Should I include my education in my artist bio?

Only include education if it adds weight to your credibility. A degree from a well-known art school like RISD, SAIC, or Yale helps. If you’re self-taught, say so plainly: "Self-taught artist based in Austin." Don’t list every workshop or short course-those belong on your CV, not your bio. The goal is to show professional grounding, not academic history.

How long should an artist bio be?

For most uses-website, gallery, press kit-aim for 150 to 250 words. That’s enough to establish your practice without overwhelming readers. For grant applications, follow guidelines exactly; some require 100 words or less. For catalogs or books, you might go up to 400 words if space allows. Always prioritize clarity over length.

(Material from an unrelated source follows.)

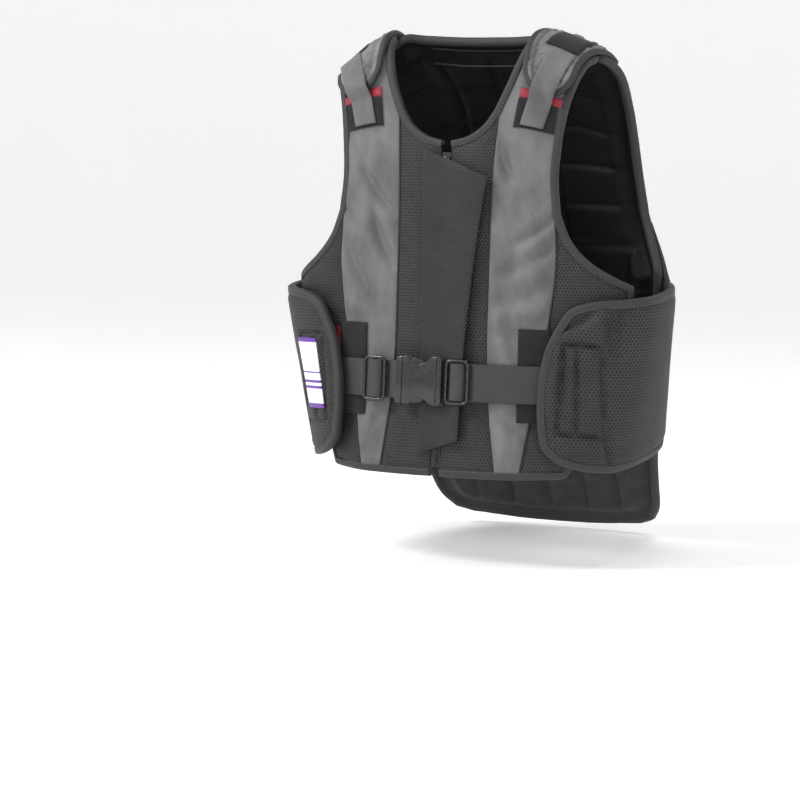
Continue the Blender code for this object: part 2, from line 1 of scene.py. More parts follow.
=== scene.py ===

Can I use first person in my artist bio?

Avoid first person in professional contexts. Galleries, museums, and grant panels expect third person. It sounds more objective and authoritative. First person works in personal blogs or social media, but not in formal presentations of your work. If you’re unsure, assume third person is the default.

What if I haven’t exhibited much yet?

Focus on what you do have. Residencies, studio practice, collaborative projects, or community-based work all count. You can say: "Currently developing a new body of work exploring urban decay through found materials, supported by a 2025 studio residency at the Detroit Art Collective." Highlight your process, not just exhibitions. Curators value emerging artists who show depth and direction-even without a long exhibition history.

Do I need to mention my nationality or background?

Only if it’s relevant to your work. If your practice engages with cultural identity, migration, or heritage, then yes. Example: "A first-generation Filipino-American artist, Javier Mendoza’s sculptures respond to the material legacy of labor in diaspora communities." If your background doesn’t inform your art, leave it out. Don’t include it just to check a box.